Two police officers who took smiling selfies at a memorial site for Elijah McClain, a black man who died in police custody last year, were fired and a third resigned before he could be terminated.
A fourth officer who saw the picture and replied “haha” in a text message also lost his job, Interim Aurora Police Chief Vanessa Wilson announced Friday.
“There is absolutely nothing funny about this,” she told reporters at a press conference.
Wilson said photographs taken by the officers showed them smiling at McClain’s memorial. One showed them reenacting a chokehold that officers used on McClain, who died several days after he was taken into custody.
“I am disgusted to my core,” the police chief said.
Erica Marrero and Kyle Dittrich were fired for being in the photographs. Jaren Jones resigned before he could be fired, officials said. Jason Rosenblatt, one of the officers who stopped McClain last year, was terminated for receiving the picture and responding with a laugh.
All four were found in violation of conduct unbecoming of an officer.
The photographs were taken on Oct. 20, 2019, about two months after McClain perished. His death is under investigation by the FBI, the Department of Justice, and the state attorney general’s office.
A fifth officer who was sent one of the pictures spent months struggling with what to do before deciding to send it to higher-ups.
Wilson learned of the photographs on June 25 and immediately ordered an internal affairs investigation. The officers were placed on paid administrative leave as an expedited probe took place.
The officers were fired on Friday. They defended themselves by saying they were trying to cheer up a friend by sending the photographs, according to the police chief.
The officers didn’t submit any information to the chief for her consideration before she officially terminated them after the mandated 72-hour waiting period. They requested an investigative review board look at the case but Wilson denied that request.

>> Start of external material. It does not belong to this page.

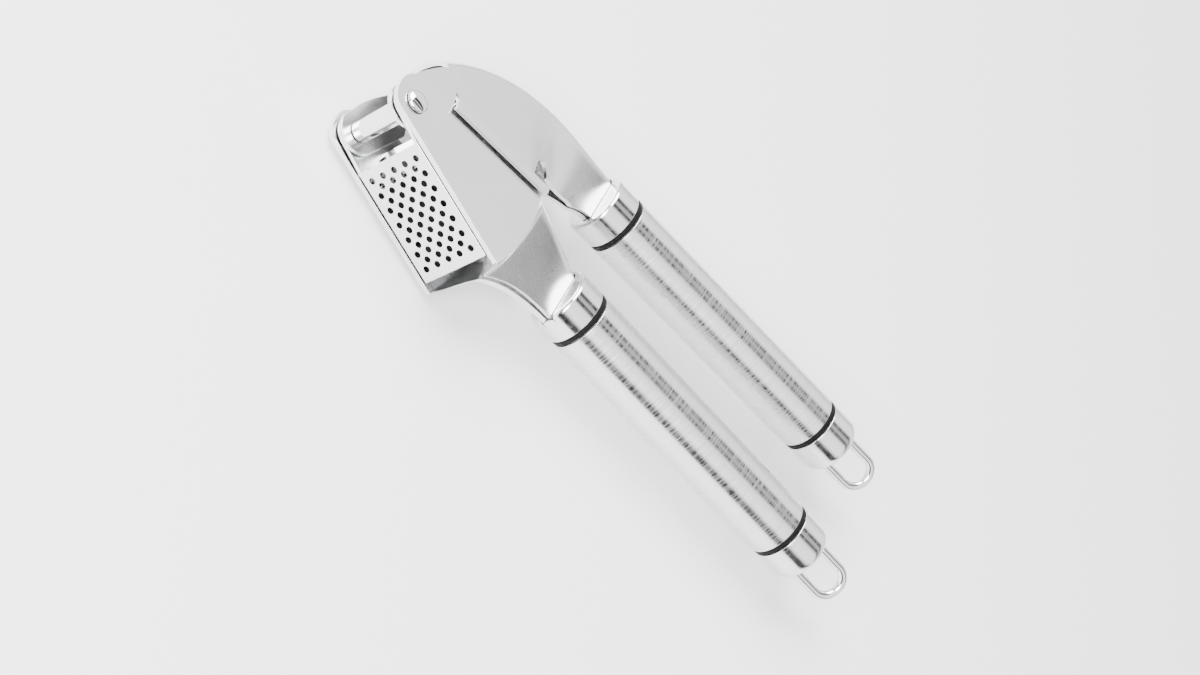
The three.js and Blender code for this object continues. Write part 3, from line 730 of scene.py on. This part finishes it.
def hopper_outline(inset, over):
    depth, front, rear = FLOOR_DEPTH - inset, FRONT_RADIUS + inset, REAR_RADIUS - inset
    front_foot, rear_foot = on_radius(front, depth), on_radius(rear, depth)
    rear_top = math.asin((rim_y(rear) + over) / rear)
    outline = arc((0, 0), rear, angle_of(rear_foot), rear_top, 40)
    outline.append((front * math.cos(FRONT_TOP), rim_y(front) + over))
    return outline + arc((0, 0), front, FRONT_TOP, angle_of(front_foot), 24)


def hopper():
    inner = HOPPER_HALF - HOPPER_SHEET
    box = soften(prism(hopper_outline(0, -HOPPER_SHEET / 2), -HOPPER_HALF, HOPPER_HALF), 0.35)
    foot = floor_point(math.sqrt(FRONT_RADIUS**2 - FLOOR_DEPTH**2) + 0.5, FLOOR_DEPTH)
    rise = rim_y(FRONT_RADIUS) - HOPPER_SHEET
    ear = arc((0, 0), HOPPER_EAR, HOPPER_EAR_TOP, HOPPER_EAR_FOOT, 30)
    ear += [foot, (FRONT_RADIUS + HOPPER_EAR_LAP, rise), (FRONT_RADIUS - HOPPER_EAR_LAP, rise)]
    ears = prism_pair(ear, inner, HOPPER_HALF, 0.2)
    hollow = soften(prism(hopper_outline(HOPPER_SHEET, 10), -inner, inner), 0.4)
    wall_top = FRONT_RADIUS * math.sin(FRONT_TOP)
    reach = FRONT_RADIUS + HOPPER_SHEET + 1
    above_front = prism([(0, wall_top), (reach, wall_top), (reach, 21), (0, 21)], -inner, inner)
    bore = cylinder(0, 0, PIN_BORE, HOPPER_HALF + 1)
    whole = cut(join(box, [*ears, *rim_strips()]), [above_front, hollow, bore, hole_cutter()])
    finish(at_pin(whole), "pierced_hopper", "hopper", "hopper", SHEET)


def rim_strips():
    """The rim runs over both cheeks and across the rear, and turns down outside each cheek."""

    def strip(x0, x1, height):
        return [(x0, rim_y(x0) - height), (x1, rim_y(x1) - height), (x1, rim_y(x1)), (x0, rim_y(x0))]

    inner = HOPPER_HALF - HOPPER_SHEET
    turn = 0.85
    strips = []
    for side in (1, -1):
        section_points = [
            (inner, 0),
            (inner, -HOPPER_SHEET),
            (LIP_INNER, -HOPPER_SHEET),
            (LIP_INNER, -LIP_HEIGHT),
            (LIP_OUTER, -LIP_HEIGHT),
        ]
        section_points += [
            (LIP_OUTER - turn + turn * math.cos(a), -turn + turn * math.sin(a))
            for a in steps(0, math.pi / 2, 6)
        ]
        rings = []
        for x in (RIM_START[0], RIM_END_X):
            rings.append([(x, rim_y(x) + h, side * z) for z, h in section_points])
        count = len(section_points)
        faces = [(i, (i + 1) % count, (i + 1) % count + count, i + count) for i in range(count)]
        faces += [tuple(range(count)), tuple(range(count, count * 2))]
        strips.append(soften(solid("rim", rings[0] + rings[1], faces), 0.18, angle=50))
    across = prism(strip(RIM_END_X - RIM_ACROSS, RIM_END_X, HOPPER_SHEET), -LIP_INNER + 0.2, LIP_INNER - 0.2)
    return [*strips, soften(across, 0.18)]


# ---- Upper lever ----


def arch_section(foot, top, top_half, foot_half):
    """Two walls under a crown that is half an ellipse."""
    shoulder = top - CROWN_HEIGHT
    crown = [
        (shoulder + CROWN_HEIGHT * math.sin(a), top_half * math.cos(a))
        for a in steps(0, math.pi / 2, 16)
    ]
    crown[-1] = (top, 0)
    return section(foot, shoulder, foot_half, top_half, crown)


def crown_half(x):
    """Half width of the crown, which narrows towards the ferrule."""
    taper = (x - ARCH_TAPER_START) / (UPPER_FERRULE_X - ARCH_TAPER_START)
    return mix(ARCH_HALF, NECK_TOP_HALF, max(0.0, min(1.0, taper)))


def under_crown(x, z, clearance):
    """Depth below the arch's radius that clears the crown's inner face at x, out to z."""
    half = crown_half(x)
    level = math.sqrt(1 - (z / half) ** 2)
    slope = CROWN_HEIGHT * z / (half**2 * level)
    return CROWN_HEIGHT * (1 - level) + (ARCH_SHEET + clearance) * math.hypot(1, slope)


def arch_stations(grow=0.0):
    """Sections fan out about the arch's centre, then run straight to the ferrule."""
    cx, cy = ARCH_CENTRE
    edge_below = CUTOUT_HEIGHT - EDGE_MARGIN

    def halves(top_x, foot_x):
        closed = ease((foot_x - SKIRT_END + FOOT_NARROW_LEAD) / FOOT_NARROW_LENGTH)
        return (
            crown_half(top_x) + grow,
            mix(ARCH_HALF, ARCH_FOOT_HALF, closed) + grow,
        )

    stations = []
    for angle in steps(ARCH_FRONT, math.pi / 2, 44):
        c, s = math.cos(angle), math.sin(angle)
        to_rim = (rim_y(cx) + ARCH_TO_RIM - cy) / (s - c * math.tan(RIM_ANGLE))
        to_edge = (edge_below - cy) / s
        foot_x = cx + c * to_edge
        risen = ease((foot_x - SKIRT_END) / CUTOUT_RADIUS)
        foot = min(mix(to_rim, to_edge, risen), ARCH_RADIUS - CROWN_HEIGHT - ARCH_SHEET)
        outer = arch_section(foot, ARCH_RADIUS + grow, *halves(cx + c * ARCH_RADIUS, foot_x))
        stations.append((outer, lambda h, z, c=c, s=s: (cx + h * c, cy + h * s, z)))
    top_end = UPPER_AXIS_Y + GRIP_RADIUS - ARCH_TOP_IN_FERRULE
    foot_end = UPPER_AXIS_Y - GRIP_RADIUS + ARCH_FOOT_IN_FERRULE
    end = UPPER_FERRULE_X + INTO_FERRULE + grow
    for x in steps(cx, end, 26)[1:]:
        share = ease((x - cx) / (UPPER_FERRULE_X - cx))
        foot = mix(edge_below, foot_end, share) - grow
        top = mix(cy + ARCH_RADIUS, top_end, share) + grow
        outer = arch_section(foot, top, *halves(x, x))
        stations.append((outer, lambda h, z, x=x: (x, h, z)))
    return stations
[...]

“Nothing was going to change my mind on termination, therefore I denied their right to an investigative review board, and I am legally able to do so,” Wilson said.
Wilson described the pictures as “very disturbing” and paused throughout the press conference to gather her emotions. She said she delayed speaking about the case because she wanted to meet with McClain’s mother to show her the pictures, a meeting that took place earlier Friday.
Wilson apologized to the McClain family and law enforcement agencies across the nation, highlighting how one officer came forward with the photographs.
“We know that there are cops that have integrity. They understand duty and they understand honor. These four don’t get it,” she said.
If any officer disagrees with the decision to fire the officers, she added, she will gladly accept their resignations.
The Aurora Police Association Board of Directors said the internal investigation was conducted “in an unprecedented fashion,” with officers ordered to give interviews on short notice, making it difficult to properly prepare.
Officers’ phones were also confiscated and the file review process was abbreviated and defective, the board of the police union said in a statement, calling the probe a violation of officers’ due process rights.
“A standard internal affairs case takes several months. This case took nine days. This investigation is a rush to judgement,” the board said, calling for Wilson to be dropped from consideration for being the permanent police chief.
Asked about the criticism, Wilson told reporters, “It is my prerogative, and the public outcry and demand for justice for Elijah, and just the absolute—they don’t deserve to wear a badge anymore.”